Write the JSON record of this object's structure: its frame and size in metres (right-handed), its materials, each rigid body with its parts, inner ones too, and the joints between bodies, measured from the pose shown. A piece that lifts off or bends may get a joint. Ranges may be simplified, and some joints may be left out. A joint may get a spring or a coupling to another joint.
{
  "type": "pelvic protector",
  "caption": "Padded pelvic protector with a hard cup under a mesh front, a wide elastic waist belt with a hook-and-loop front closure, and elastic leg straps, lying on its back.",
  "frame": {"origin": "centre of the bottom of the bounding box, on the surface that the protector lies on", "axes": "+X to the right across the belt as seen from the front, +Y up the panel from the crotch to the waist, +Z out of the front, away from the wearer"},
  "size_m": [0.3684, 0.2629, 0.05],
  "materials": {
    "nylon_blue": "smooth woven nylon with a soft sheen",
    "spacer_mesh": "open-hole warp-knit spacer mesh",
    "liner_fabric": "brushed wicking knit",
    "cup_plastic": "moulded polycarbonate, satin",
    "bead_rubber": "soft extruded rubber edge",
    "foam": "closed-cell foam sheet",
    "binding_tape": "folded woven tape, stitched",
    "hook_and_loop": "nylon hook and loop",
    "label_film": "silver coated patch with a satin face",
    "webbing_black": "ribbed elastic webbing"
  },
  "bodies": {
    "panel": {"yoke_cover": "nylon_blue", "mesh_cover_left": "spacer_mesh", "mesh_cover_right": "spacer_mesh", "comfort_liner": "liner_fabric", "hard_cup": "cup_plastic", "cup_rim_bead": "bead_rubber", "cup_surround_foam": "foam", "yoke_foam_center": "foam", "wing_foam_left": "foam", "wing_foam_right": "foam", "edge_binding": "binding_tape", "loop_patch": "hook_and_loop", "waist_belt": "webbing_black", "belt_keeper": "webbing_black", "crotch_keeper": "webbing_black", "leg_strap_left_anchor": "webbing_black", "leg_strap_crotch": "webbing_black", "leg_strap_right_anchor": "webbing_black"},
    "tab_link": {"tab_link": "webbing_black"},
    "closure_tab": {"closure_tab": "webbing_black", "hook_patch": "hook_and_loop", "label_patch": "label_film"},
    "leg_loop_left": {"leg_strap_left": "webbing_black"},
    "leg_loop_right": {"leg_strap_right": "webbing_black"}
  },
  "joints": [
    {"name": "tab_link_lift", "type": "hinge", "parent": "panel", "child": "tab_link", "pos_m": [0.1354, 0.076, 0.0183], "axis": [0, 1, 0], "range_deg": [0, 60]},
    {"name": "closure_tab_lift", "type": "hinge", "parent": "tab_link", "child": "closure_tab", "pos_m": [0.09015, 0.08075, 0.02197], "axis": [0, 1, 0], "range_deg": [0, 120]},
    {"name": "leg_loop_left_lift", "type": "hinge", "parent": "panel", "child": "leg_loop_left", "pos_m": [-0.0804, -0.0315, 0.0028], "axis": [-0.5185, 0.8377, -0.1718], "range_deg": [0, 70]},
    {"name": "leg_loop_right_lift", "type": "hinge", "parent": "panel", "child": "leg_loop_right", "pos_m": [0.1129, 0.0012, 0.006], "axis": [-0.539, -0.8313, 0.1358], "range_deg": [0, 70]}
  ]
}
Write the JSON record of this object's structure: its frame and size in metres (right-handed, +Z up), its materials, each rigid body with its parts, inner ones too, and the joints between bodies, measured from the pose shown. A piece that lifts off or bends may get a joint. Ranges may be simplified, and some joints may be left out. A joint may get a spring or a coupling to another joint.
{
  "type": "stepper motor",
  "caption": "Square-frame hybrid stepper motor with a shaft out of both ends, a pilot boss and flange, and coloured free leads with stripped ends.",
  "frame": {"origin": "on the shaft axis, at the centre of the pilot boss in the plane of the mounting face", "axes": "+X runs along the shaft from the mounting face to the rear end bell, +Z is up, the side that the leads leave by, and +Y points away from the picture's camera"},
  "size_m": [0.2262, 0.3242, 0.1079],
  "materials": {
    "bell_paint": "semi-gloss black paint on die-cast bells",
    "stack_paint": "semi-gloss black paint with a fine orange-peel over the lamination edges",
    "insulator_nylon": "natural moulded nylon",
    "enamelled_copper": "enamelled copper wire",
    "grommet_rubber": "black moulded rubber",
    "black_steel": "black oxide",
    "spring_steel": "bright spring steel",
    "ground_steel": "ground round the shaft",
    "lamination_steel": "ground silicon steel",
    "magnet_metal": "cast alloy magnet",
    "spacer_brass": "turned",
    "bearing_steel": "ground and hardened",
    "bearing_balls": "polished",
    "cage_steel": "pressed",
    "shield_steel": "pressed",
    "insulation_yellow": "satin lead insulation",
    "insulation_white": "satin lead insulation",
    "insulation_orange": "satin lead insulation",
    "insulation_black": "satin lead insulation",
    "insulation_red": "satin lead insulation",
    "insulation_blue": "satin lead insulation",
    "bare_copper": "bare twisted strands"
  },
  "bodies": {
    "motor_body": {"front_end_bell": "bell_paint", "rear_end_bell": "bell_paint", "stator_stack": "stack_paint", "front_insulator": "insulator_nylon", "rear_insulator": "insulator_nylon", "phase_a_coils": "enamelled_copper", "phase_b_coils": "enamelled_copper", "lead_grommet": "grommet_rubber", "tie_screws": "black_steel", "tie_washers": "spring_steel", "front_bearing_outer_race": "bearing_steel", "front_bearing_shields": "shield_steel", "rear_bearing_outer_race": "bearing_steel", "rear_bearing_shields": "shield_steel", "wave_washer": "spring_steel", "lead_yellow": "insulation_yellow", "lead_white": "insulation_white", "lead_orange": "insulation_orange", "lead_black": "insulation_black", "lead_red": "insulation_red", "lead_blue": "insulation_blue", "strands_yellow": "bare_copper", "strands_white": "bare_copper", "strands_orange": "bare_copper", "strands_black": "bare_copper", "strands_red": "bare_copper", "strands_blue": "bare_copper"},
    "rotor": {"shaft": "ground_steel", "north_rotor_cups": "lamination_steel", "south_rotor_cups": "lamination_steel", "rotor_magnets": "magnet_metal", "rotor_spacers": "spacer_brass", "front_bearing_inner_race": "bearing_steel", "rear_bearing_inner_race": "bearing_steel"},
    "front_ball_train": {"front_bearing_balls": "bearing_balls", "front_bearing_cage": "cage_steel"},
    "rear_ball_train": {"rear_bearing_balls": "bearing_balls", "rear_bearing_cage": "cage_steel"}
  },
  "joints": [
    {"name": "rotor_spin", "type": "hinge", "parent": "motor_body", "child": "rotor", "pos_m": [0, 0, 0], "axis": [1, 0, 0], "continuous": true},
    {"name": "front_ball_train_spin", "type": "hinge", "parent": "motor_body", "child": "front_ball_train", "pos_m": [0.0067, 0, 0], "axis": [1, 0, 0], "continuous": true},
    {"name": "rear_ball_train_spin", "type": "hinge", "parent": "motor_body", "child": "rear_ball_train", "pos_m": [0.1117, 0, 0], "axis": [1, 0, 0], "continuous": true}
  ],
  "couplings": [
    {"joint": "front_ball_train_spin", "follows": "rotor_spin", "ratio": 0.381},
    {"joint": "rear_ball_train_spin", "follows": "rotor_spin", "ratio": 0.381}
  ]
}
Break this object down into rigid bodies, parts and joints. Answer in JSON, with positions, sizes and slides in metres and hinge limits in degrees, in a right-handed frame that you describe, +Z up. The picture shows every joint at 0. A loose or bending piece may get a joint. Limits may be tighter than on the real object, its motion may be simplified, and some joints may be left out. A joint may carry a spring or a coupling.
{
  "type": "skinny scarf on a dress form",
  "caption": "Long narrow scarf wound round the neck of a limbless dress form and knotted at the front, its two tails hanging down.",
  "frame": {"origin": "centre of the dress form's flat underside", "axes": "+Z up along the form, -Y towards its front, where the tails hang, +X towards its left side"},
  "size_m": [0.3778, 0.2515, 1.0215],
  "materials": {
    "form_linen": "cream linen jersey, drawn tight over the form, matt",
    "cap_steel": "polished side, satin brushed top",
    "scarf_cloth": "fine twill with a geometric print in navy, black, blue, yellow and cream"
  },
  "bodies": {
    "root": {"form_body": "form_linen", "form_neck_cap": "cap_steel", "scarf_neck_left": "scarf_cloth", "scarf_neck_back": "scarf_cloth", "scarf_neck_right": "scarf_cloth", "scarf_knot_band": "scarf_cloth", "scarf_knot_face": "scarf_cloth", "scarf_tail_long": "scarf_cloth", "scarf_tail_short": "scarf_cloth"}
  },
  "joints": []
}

- - - -

▶ _EXERCISE BRIEF_: Set down, word for word, only the lines running from the line with "Break this object" to the last line of the listing above. Both of those lines belong in your answer.

▶ _THE SOLUTION_:
Break this object down into rigid bodies, parts and joints. Answer in JSON, with positions, sizes and slides in metres and hinge limits in degrees, in a right-handed frame that you describe, +Z up. The picture shows every joint at 0. A loose or bending piece may get a joint. Limits may be tighter than on the real object, its motion may be simplified, and some joints may be left out. A joint may carry a spring or a coupling.
{
  "type": "skinny scarf on a dress form",
  "caption": "Long narrow scarf wound round the neck of a limbless dress form and knotted at the front, its two tails hanging down.",
  "frame": {"origin": "centre of the dress form's flat underside", "axes": "+Z up along the form, -Y towards its front, where the tails hang, +X towards its left side"},
  "size_m": [0.3778, 0.2515, 1.0215],
  "materials": {
    "form_linen": "cream linen jersey, drawn tight over the form, matt",
    "cap_steel": "polished side, satin brushed top",
    "scarf_cloth": "fine twill with a geometric print in navy, black, blue, yellow and cream"
  },
  "bodies": {
    "root": {"form_body": "form_linen", "form_neck_cap": "cap_steel", "scarf_neck_left": "scarf_cloth", "scarf_neck_back": "scarf_cloth", "scarf_neck_right": "scarf_cloth", "scarf_knot_band": "scarf_cloth", "scarf_knot_face": "scarf_cloth", "scarf_tail_long": "scarf_cloth", "scarf_tail_short": "scarf_cloth"}
  },
  "joints": []
}